Alejandra Peña, Director of Museo de Arte de Ponce in Puerto Rico commented that, “The star exhibit is allowed to travel “rarely and only in extraordinary circumstances. The painting previously appeared in London at Tate Britain in 2008 and at the Frick Collection in New York last summer. This project is clearly a once-in-a-lifetime opportunity, and our museum is happy to collaborate with Leighton House to organise exhibitions in London and in Ponce that will surely heighten Leighton’s standing and international reputation.”
Giorgio Vasari, Last Supper, 1546, Florence, Santa Croce (Image: ZEPstudio/Opera di Santa Croce)
Meanwhile, in Italy, on the same evening, the Italian president Sergio Mattarella graced the unveiling of Giorgio Vasari’s newly restored Last Supper (1543), the five-panel, 8ft by 12ft painting. Stored in the Museo dell’Opera di Santa Croce, the historic work of art had been submerged in polluted water for 12 hours when the Arno River had been flooded on 4 November 1966. And the unveiling of the restored masterpiece at the refectory of the Basilica di Santa Croce was timed to coincide with the 50th anniversary of the flood wherein thousands of the city’s erstwhile art treasures had been lost.

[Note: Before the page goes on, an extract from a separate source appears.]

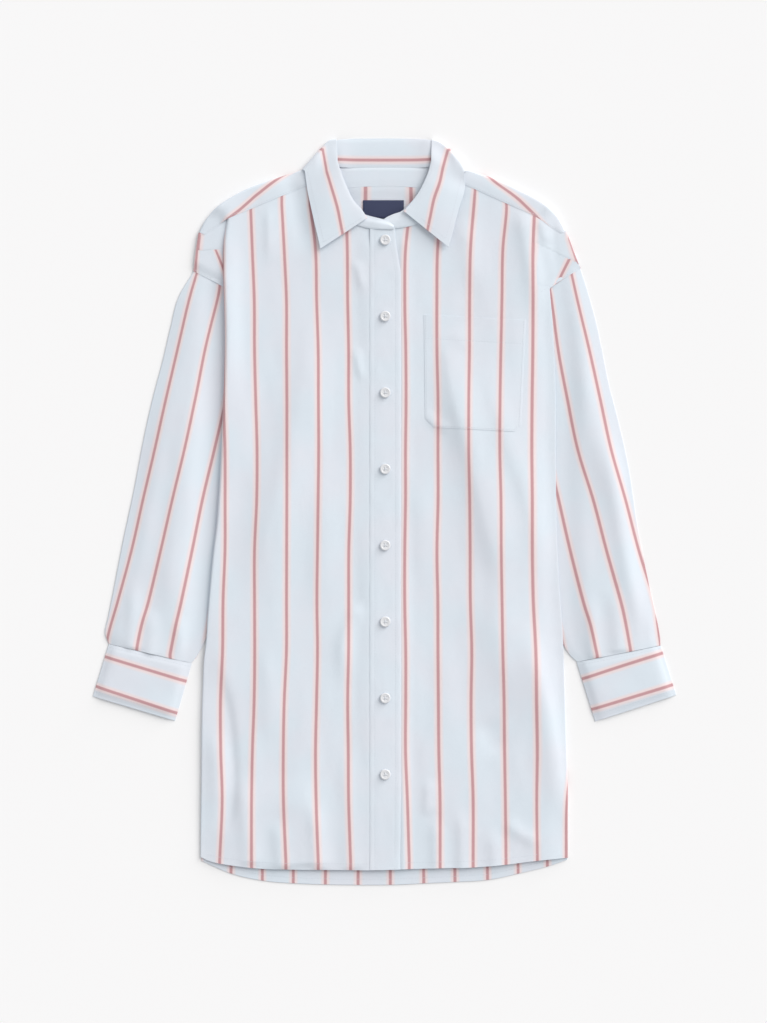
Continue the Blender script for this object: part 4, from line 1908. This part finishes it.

The restoration work was undertaken by Florence’s renowned Opificio delle Pietre Dure e Laboratori di Restauro (OPD). Marco Ciatti, head of the OPD’s panel paintings department and now the organisation’s soprintendente, in an interview in 2010 had described the extent of damage to the Last Supper as “terrible”, calling it “one of the worst cases in conservation history”. And at the restoration unveiling, he praised and thanked all those involved in the “restoration and conservation project”, which was supported by the Italian fashion house Prada, Italy’s National Civil Protection unit and the Getty Foundation.

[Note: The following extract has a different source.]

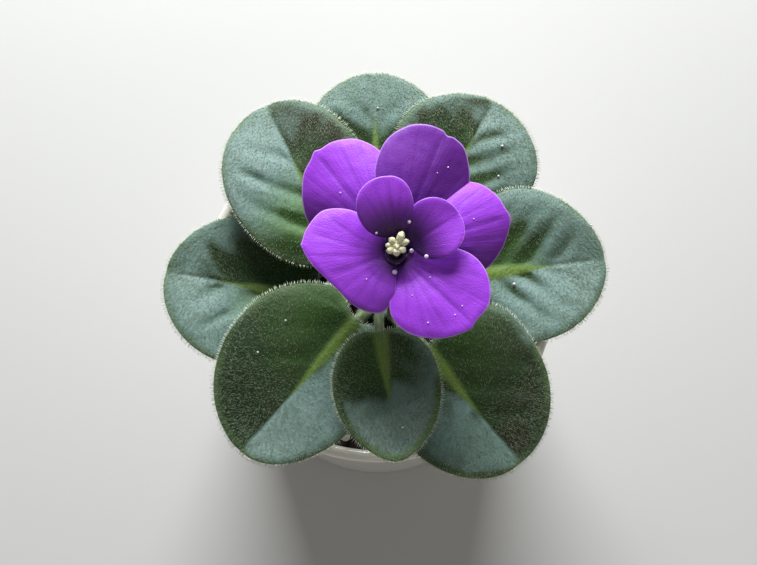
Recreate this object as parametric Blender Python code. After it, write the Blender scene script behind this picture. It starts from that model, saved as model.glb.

Conservators working on The Last Supper Copyright Opificio delle Pietre Dure
According to other reports, restorers were reluctant to even touch The Last Supper for decades owing to the extensive damage in which, the gesso, a type of glue that held the paint to the wood panels, had sagged during the flood, while the panels cracked and curved after they dried. And thus, it had been kept in storage, laid horizontally because of its fragility.
Marco stated, “The painting was also covered with a thin crust of dried paper. Volunteer conservators who rushed to save works of art after the 1966 flood had attached conservation paper to keep the paint from sagging off the wet wood. When they ran out of conservation paper, they used tissue paper and Kleenex. When a new team of conservators undertook the project in 2009, they X-rayed the work to understand where the cracks were. Originally, they feared they would have to separate the painting from the panel and reapply it to a new layer of wood.
But after the conservators began to carefully peel the paper away from the painting’s surface, using tweezers, they found the work in better condition than they expected. They managed to reattach the original gesso using surgical needles. Now, the restored work gives art historians a new window into Vasari’s artistry.
When we saw the painting standing, it was like someone who had risen from their sickbed after being very ill. Overcoming a challenge that was considered impossible and handing this work back to Florence was very emotional.”
Reportedly, as part of elaborate and state-of-the-art security measures built to safeguard the precious work of art with Biblical references, “the painting can now be raised by hand in the event of a flood warning by means of an elaborate system of counterweights.”